#### [Goal]
Select all lines with the string "from" in them, and copy those lines.

___ Data block

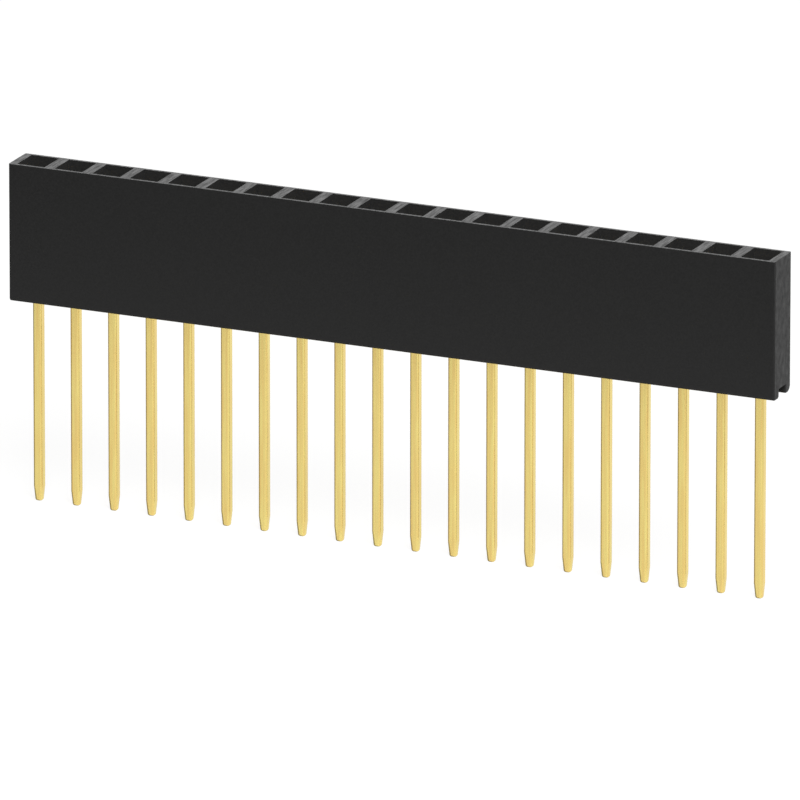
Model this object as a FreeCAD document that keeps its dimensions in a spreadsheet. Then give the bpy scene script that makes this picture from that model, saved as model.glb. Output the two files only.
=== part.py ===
# Socket header with long tails: one moulded strip of wells and a row of separate gold contacts.
# X runs along the row, Y runs across it and Z points up, out of the mouths of the wells.
# The origin lies on the plane of the feet, at the middle of the strip.

import FreeCAD, Part
import math
import os
import Sketcher

near = 1e-4

# Driving sizes in millimetres: name, value, what it measures
size_list = [
    ("positions", 20, "wells in the row, each with one contact"),
    ("pitch", 2.54, "distance between neighbouring contacts"),
    ("end_margin", 0.15, "plastic past the last pitch at each end"),
    ("body_width", 2.5, "strip across the row"),
    ("body_height", 8.8, "feet to the mouths of the wells"),
    ("partition", 0.68, "wall between two wells"),
    ("side_wall", 0.2, "long outer wall beside the wells"),
    ("floor_thickness", 1.1, "plastic under each well"),
    ("channel_width", 1.0, "groove along the underside"),
    ("channel_depth", 0.6, "height of the feet beside the groove"),
    ("foot_front_round", 0.2, "rounding of the front foot, outer side"),
    ("foot_back_round", 0.45, "rounding of the back foot, outer side"),
    ("foot_inner_round", 0.2, "rounding of both feet, groove side"),
    ("corner_round", 0.1, "upright corners of the strip"),
    ("fit_gap", 0.02, "drawn gap between a contact and the plastic that grips it"),
    ("tail_side", 0.6, "square tail, across the flats"),
    ("tail_edge_round", 0.15, "long edges of the tail"),
    ("tail_length", 13.0, "tail below the plane of the feet"),
    ("tip_length", 0.95, "tapered end of the tail"),
    ("tip_side", 0.47, "square at the end of the taper"),
    ("tip_edge_round", 0.2, "edges at the end of the taper"),
    ("nose_round", 0.13, "rounding of the very end"),
    ("web_thickness", 0.3, "plate of the contact that sits on the floor of the well"),
    ("grip_height", 1.1, "upright cheeks of the contact above its plate"),
    ("cheek_gap", 0.1, "air between a cheek and the partition"),
    ("leaf_thickness", 0.2, "cheeks and spring leaves"),
    ("leaf_width", 1.3, "spring leaves across the row"),
    ("mating_gap", 0.66, "space between the leaves where the pin is held"),
    ("mating_depth", 1.9, "pinch point below the mouth of the well"),
    ("lip_gap", 0.13, "air between a flared leaf end and the partition"),
    ("lip_depth", 0.9, "ends of the leaves below the mouth of the well"),
    ("leaf_bend_round", 0.8, "inside radius of a leaf's bend at the pinch point"),
]

# Places and sizes that follow from the driving ones, as expressions of the sheet
body_length = "(sizes.positions * sizes.pitch + 2 * sizes.end_margin)"
first_place = "(-sizes.pitch * (sizes.positions - 1) / 2)"
row_span = "(sizes.pitch * (sizes.positions - 1))"
well_length = "(sizes.pitch - sizes.partition)"
well_width = "(sizes.body_width - 2 * sizes.side_wall)"
well_floor = "(sizes.channel_depth + sizes.floor_thickness)"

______

#### [Right answer]
Model this object as a FreeCAD document that keeps its dimensions in a spreadsheet. Then give the bpy scene script that makes this picture from that model, saved as model.glb. Output the two files only.
# Places and sizes that follow from the driving ones, as expressions of the sheet